2) Utilisation (how much it’s actually used)
Look for simple signals:
- Opening hours that match demand, not convenience
- Rooms and desks that are actually occupied
- Public booking calendars that show real activity
If a building is mostly empty, ask why. Is it the wrong location, poor access, or a service that could be delivered differently?
3) Cost and contracts
This is where waste hides. A building’s headline cost often isn’t the mortgage or rent, it’s what sits underneath: agency staff, outsourced cleaning, security patrols, repairs, and “call-out” fees.
Professional guidance on using buildings and services more efficiently can help you ask smarter questions, see resource management guidance for property and facilities.
4) Condition and backlog
Councils sometimes keep a building open because closing it would force them to admit the maintenance backlog.
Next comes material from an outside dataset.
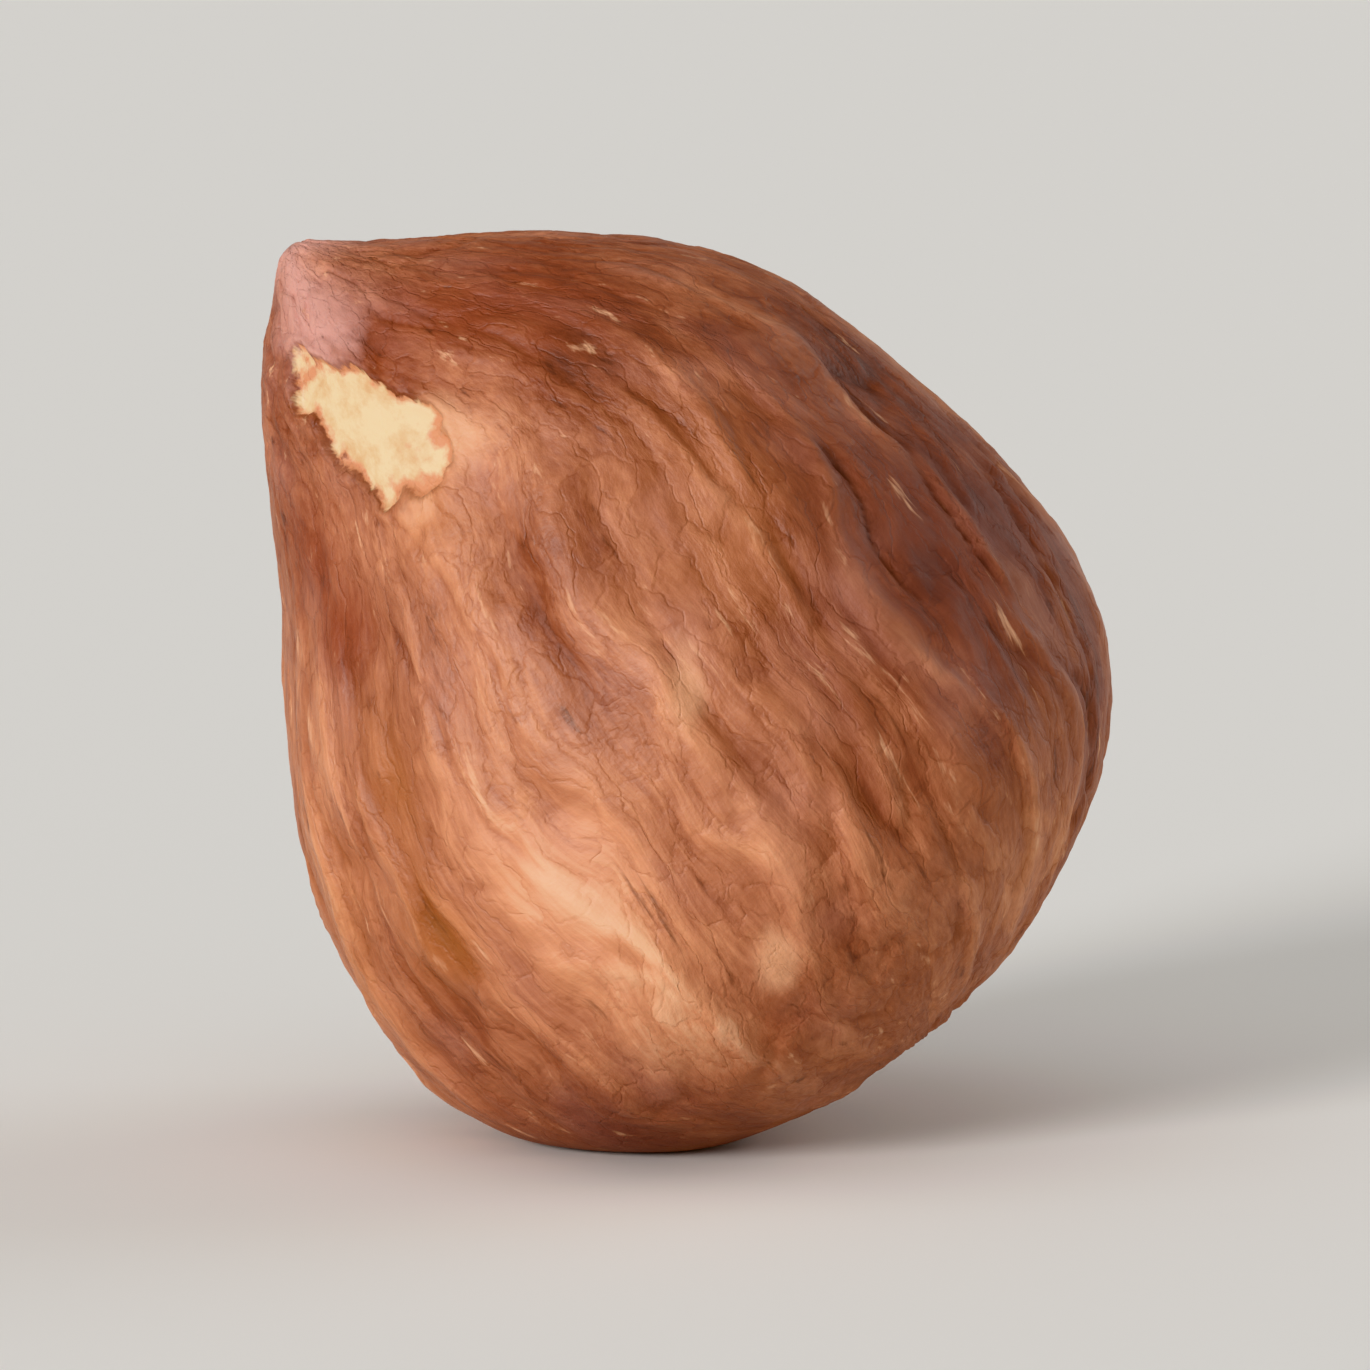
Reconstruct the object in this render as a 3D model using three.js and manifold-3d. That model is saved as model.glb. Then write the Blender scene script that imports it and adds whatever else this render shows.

You can spot this in broken heating, limited rooms “out of use”, and repeated temporary fixes.
Here’s a quick way to judge what you’re seeing:
| What you see | A likely red flag | A healthy sign |
|---|---|---|
| Closed shutters most days | Building is “kept” but not used | Clear public hours and bookings |
| Lots of separate small sites | Duplicate overheads | Shared hubs with strong footfall |
| Regular private contractor vans | Expensive reactive repairs | Planned maintenance cycle |
| “Temporary” security fencing | Vacant asset draining cash | Clear plan to sell, rent, or reuse |
Don’t forget depots, yards, and waste sites (they matter more than you think)
People tend to focus on civic buildings, like town halls and offices. The less visible sites can cost more, depots, workshops, storage yards, and waste facilities.
These buildings affect the basics residents care about: street cleaning, pothole repairs, bin collections, and the ability to run reliable routes.
If you’re assessing these sites, it helps to understand where waste services are heading nationally. The Local Government Association has a solid overview in its councillors’ guide to waste and recycling reforms. Even if you’re not a councillor, it explains why councils may need different space, vehicles, and site layouts.
You can also sanity-check claims about waste volumes and trends using UK waste statistics. If a council is holding onto a site “because waste is rising”, the national picture gives context.
Turn your findings into pressure that’s hard to ignore
Information only matters if it changes decisions. Package your work so it’s clear, fair, and easy to act on.
A strong resident brief includes:
A one-page summary: number of buildings, number vacant, estimated annual running cost of the worst cases (if known).
Three priority asks: sell, rent out, merge services, reopen for community use, or move staff into fewer buildings.
A reinvestment idea: what the savings could fund locally, bus miles, pothole repairs, frontline enforcement, or support for small firms through fairer local charges.
This fits naturally with Reform UK’s argument that local government should cut waste first, not squeeze residents, and that public bodies should serve the public, not themselves. When councils stop paying over the odds for contractors and stop treating empty buildings as “normal”, money goes further.
Conclusion: make the council’s property work for residents again
Finding every council building in your town isn’t mysterious, it’s mostly paperwork, a bit of mapping, and the confidence to ask direct questions. Once you’ve got a list, you can sort the useful sites from the costly ones fast.
Pick one area, build your inventory, and get the facts in writing. Then push for decisions that put accountability first, so council owned buildings support services, not waste.